Martin and Philomena begin their search at the convent. The nuns claim that the adoption records were destroyed in a fire years earlier; they did not, however, lose the contract she was forced to sign decades ago forbidding her from contacting her son, which Martin considers suspicious. At a pub, the locals tell Martin that the convent burnt the records deliberately, and that most of the children were sold for £1,000 each to wealthy Americans.
Martin's investigation reaches a dead end in Ireland, but he receives a promising lead from the United States so invites Philomena to accompany him there. His contacts help him discover that Anthony was renamed Michael A. Hess, who became a lawyer and senior official in the Reagan and George H. W. Bush administrations. When Philomena notices Martin in the background of a photo of Michael, he remembers that he met him years earlier while working in the US. They also learn that he has been dead for eight years.
Philomena decides she wants to meet people who knew Michael to learn more about him from them. Visiting a former colleague of Michael's they discover that Michael was gay and died of AIDS. They also visit his 'sister' Mary, who was adopted at the same time from the convent, and learn that they were both emotionally and physically abused by their adoptive parents, and hear about Michael’s partner, Pete Olsson.

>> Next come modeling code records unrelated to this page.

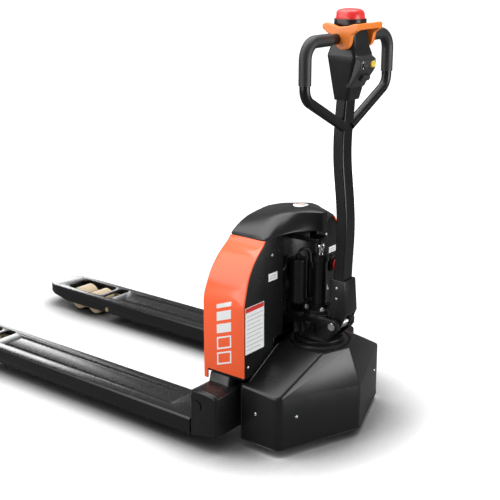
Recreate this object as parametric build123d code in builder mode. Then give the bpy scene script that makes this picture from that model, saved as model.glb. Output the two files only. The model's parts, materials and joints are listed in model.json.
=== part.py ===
"""Electric pallet truck, built as separate pieces in millimetres.

+Z is up and Z = 0 is the floor. The forks point to -X and the operator stands at +X.
The truck is symmetric about the XZ plane, and X = 0 is half its overall length.
Stations along X are given from the heel face, the plane where the fork tops end.
"""
import os
from math import asin, atan, cos, degrees, radians, sin, tan

from build123d import *

os.makedirs("parts", exist_ok=True)

# ---------------------------------------------------------------- driving dimensions
fork_length = 1204.0      # heel face to fork tip
tail_length = 331.0       # heel face to the prow of the skirt
fork_spread = 685.0       # over the outer sides of the forks
fork_width = 150.0
fork_top = 85.0
fork_bottom = 37.0
lift_height = 115.0

housing_half = 258.0      # half width of the battery housing
housing_front = -13.0
housing_rear = 121.0
housing_lean = 21.0       # how far the front slopes back between lean_z and the top
lean_z = 430.0
housing_floor = 200.0
housing_top = 575.0
skin = 4.0                # sheet and moulding thickness

axis_x = 190.0            # steering axis, from the heel face
wheel_radius = 105.0
wheel_width = 70.0
recess_radius = 105.0     # room round the lift cylinder inside the housing

tiller_x = 262.0          # tiller hinge, from the heel face
tiller_z = 325.0
handle_x = 264.0          # plane of the handle loop
grip_half = 193.0         # grip centre to the middle plane

# ---------------------------------------------------------------- fits and gaps
run_fit = 0.05            # radial clearance of a shaft that turns or slides
guide_fit = 0.10          # radial clearance of the lift guides
free_gap = 0.5            # between pieces that move past each other

# ---------------------------------------------------------------- worked-out stations
heel_x = (fork_length - tail_length) / 2
fork_mid = (fork_spread - fork_width) / 2
sides = ((-1, "left"), (1, "right"))


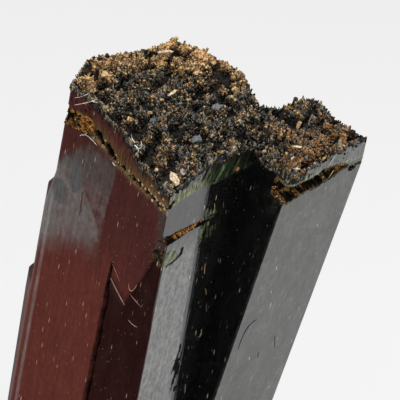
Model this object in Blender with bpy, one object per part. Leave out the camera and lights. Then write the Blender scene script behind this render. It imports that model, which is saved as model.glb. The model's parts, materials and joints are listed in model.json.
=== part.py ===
"""Aegirine crystal: two prisms grown into each other, their ends covered by one crust of small crystals.

Run it with blender --background --python part.py, or from Blender's text editor.

Sizes are in millimetres and become metres where a mesh is made. Z runs up the main prism. The origin is
on the main prism's axis, on the flat face where the crystal was broken from its rock. The prism's front
edge points towards -Y, its left face looks towards -X and -Y, and the second prism grows on its right.
"""

import math
import random

import bmesh
import bpy
from mathutils import Matrix, Vector
from mathutils.noise import noise

MM = 0.001

# The prisms. Corners run round each prism as seen from above, starting at its left or front edge.
SEAM_HEIGHT = 55.0  # the level where the last, rough growth of both ends begins
MAIN_CORNERS = ((-10.4, 0.0), (2.0, -10.7), (10.8, 0.1), (6.2, 6.6), (-1.0, 10.4), (-9.2, 4.9))
LEFT, FRONT, RIGHT, BACK_RIGHT, BACK, BACK_LEFT = range(6)
MAIN_EDGE_FLATS = (0.25, 0.62, 0.2, 0.3, 0.3, 0.25)  # how far each edge's narrow flat reaches
TWIN_CORNERS = ((12.95, -5.5), (20.2, 2.4), (13.9, 7.4), (10.8, 5.3), (6.4, 5.0), (7.1, 0.2))
TWIN_EDGE_FLATS = (0.2, 0.2, 0.3, 0.2, 0.2, 0.2)
TWIN_LEAN = 0.11  # sideways travel of the second prism for each unit of height
TWIN_TAPER = 0.02  # its front edge closes on its right edge by this much for each unit downwards

# Growth ledges of the main prism: corner, where the ledge starts, where it ends, and its step outwards.
# The last step of the back left corner is a slow one, back inwards all the way down.
GROWTH_LEDGES = (
    (LEFT, 47.6, 44.4, (-0.43, 0.37)),
    (BACK_LEFT, 45.4, 42.6, (-1.92, -0.10)),
    (BACK_LEFT, 31.6, 30.9, (-0.48, 0.10)),
    (BACK_LEFT, 28.0, 0.0, (0.40, 0.0)),
    (BACK, 41.0, 40.0, (-0.10, 0.45)),
    (BACK_RIGHT, 29.6, 28.8, (0.30, 0.35)),
    (BACK, 21.2, 20.4, (0.10, 0.40)),
)

# The ends, above the seam: a level and its slope across X and Y, then swellings and hollows as
# x, y, radius and height.
MAIN_END = (3.3, 0.0, 0.03)
MAIN_SWELLINGS = (
    (0.5, -10.0, 4.5, -2.2),
    (10.5, -0.5, 2.5, -1.2),
    (3.4, 6.4, 4.3, 1.7),
    (-1.0, 8.0, 1.7, 1.35),
)
TWIN_END = (1.1, 0.08, 0.0)
TWIN_SWELLINGS = ((12.9, 5.3, 1.6, 1.6), (9.6, 4.8, 2.6, 0.5))
END_ROUGHNESS = 0.35
END_ROUGHNESS_SIZE = 1.7
END_RINGS = 6
FACE_STEP = 2.2  # spacing of the points along a face

# The crust of small crystals on the ends.
CRUST_SPACING = 1.24
CRUST_WIDTHS = (0.8, 1.4)
CRUST_TIPS = (0.3, 0.95)
CRUST_ROOT = 0.8
CRUST_TILT = 0.28
CRUST_INSET = 0.25
CRUST_SEED = 3

# The recessed panel on the left face, from a crack to the front edge. Each point is its distance along
# the left face, its height against the seam and its depth.
PANEL = (
    (10.0, -12.5, 0.02),
    (10.0, -18.0, 0.32),
    (10.0, -56.0, 0.40),
    (18.0, -56.0, 0.75),
    (18.0, -6.2, 0.75),
    (15.4, -6.6, 0.45),
    (15.1, -8.8, 0.35),
    (14.3, -11.2, 0.35),
    (13.5, -13.5, 0.25),
    (12.8, -14.9, 0.12),
)

# Pits on the seam of the left face: distance along the face, height against the seam, and radius.
LEFT_FACE_PITS = (
    (0.1, 0.3, 0.8), (0.9, 0.9, 0.6), (1.9, 0.6, 0.75), (2.9, 0.3, 0.6), (3.7, 0.8, 0.55),
    (4.9, 0.7, 0.32), (6.8, 0.3, 0.45), (7.1, -0.1, 0.35), (9.1, -0.6, 0.22), (10.6, -0.8, 0.24),
    (11.5, -0.8, 0.26), (12.1, -0.9, 0.24), (12.9, -1.0, 0.28), (13.8, -0.9, 0.2), (14.5, -1.3, 0.26),
)
# Pits on the front faces of the main prism and the second prism, in the same terms.
FRONT_FACE_PITS = ((0.25, -0.75, 0.3), (0.7, -0.45, 0.22), (1.3, -0.1, 0.16))
TWIN_FACE_PITS = (
    (0.0, -0.5, 0.95), (0.9, -0.5, 0.95), (1.8, -0.45, 0.8), (2.7, -0.2, 0.65), (3.6, -0.1, 0.6),
    (4.4, 0.0, 0.5), (5.2, 0.2, 0.5), (6.0, 0.3, 0.42), (6.9, 0.3, 0.35), (7.6, 0.35, 0.26), (9.4, -0.35, 0.3),
)
PIT_SEED = 5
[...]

After avoiding Martin's attempts to contact him, Pete agrees to talk to Philomena. He shows her some videos of his life with Michael. To Martin and Philomena's surprise, they see footage of Michael, dated shortly before he died, at the Abbey where he was adopted, and Pete explains that, although he never told his family, Michael had privately wondered about his birth mother all his life, so had returned to Ireland in his final months to try to find her. Pete informs them that the nuns had told Michael that his mother had abandoned him and they had lost contact with her. He also reveals that, against his parents' wishes, he had Michael buried in the convent's cemetery.
Philomena and Martin return to the convent to ask where Michael's grave is. Despite Philomena's pleas, Martin angrily forces his way into the private quarters and argues with an elderly nun, Sister Hildegarde McNulty, who worked at the convent when Anthony was forcibly adopted. He accuses her of lying to Anthony and denying him the chance to finally reunite with Philomena, purely out of self-righteousness. Hildegarde is unrepentant, saying that losing her son was Philomena's penance for having sex out of wedlock.
Martin demands an apology, telling her that what she did was un-Christian, but is speechless when Philomena instead chooses to forgive her of her own volition. She then asks to see her son's grave, where Martin tells her he has chosen not to publish the story. Philomena tells him to publish it anyway.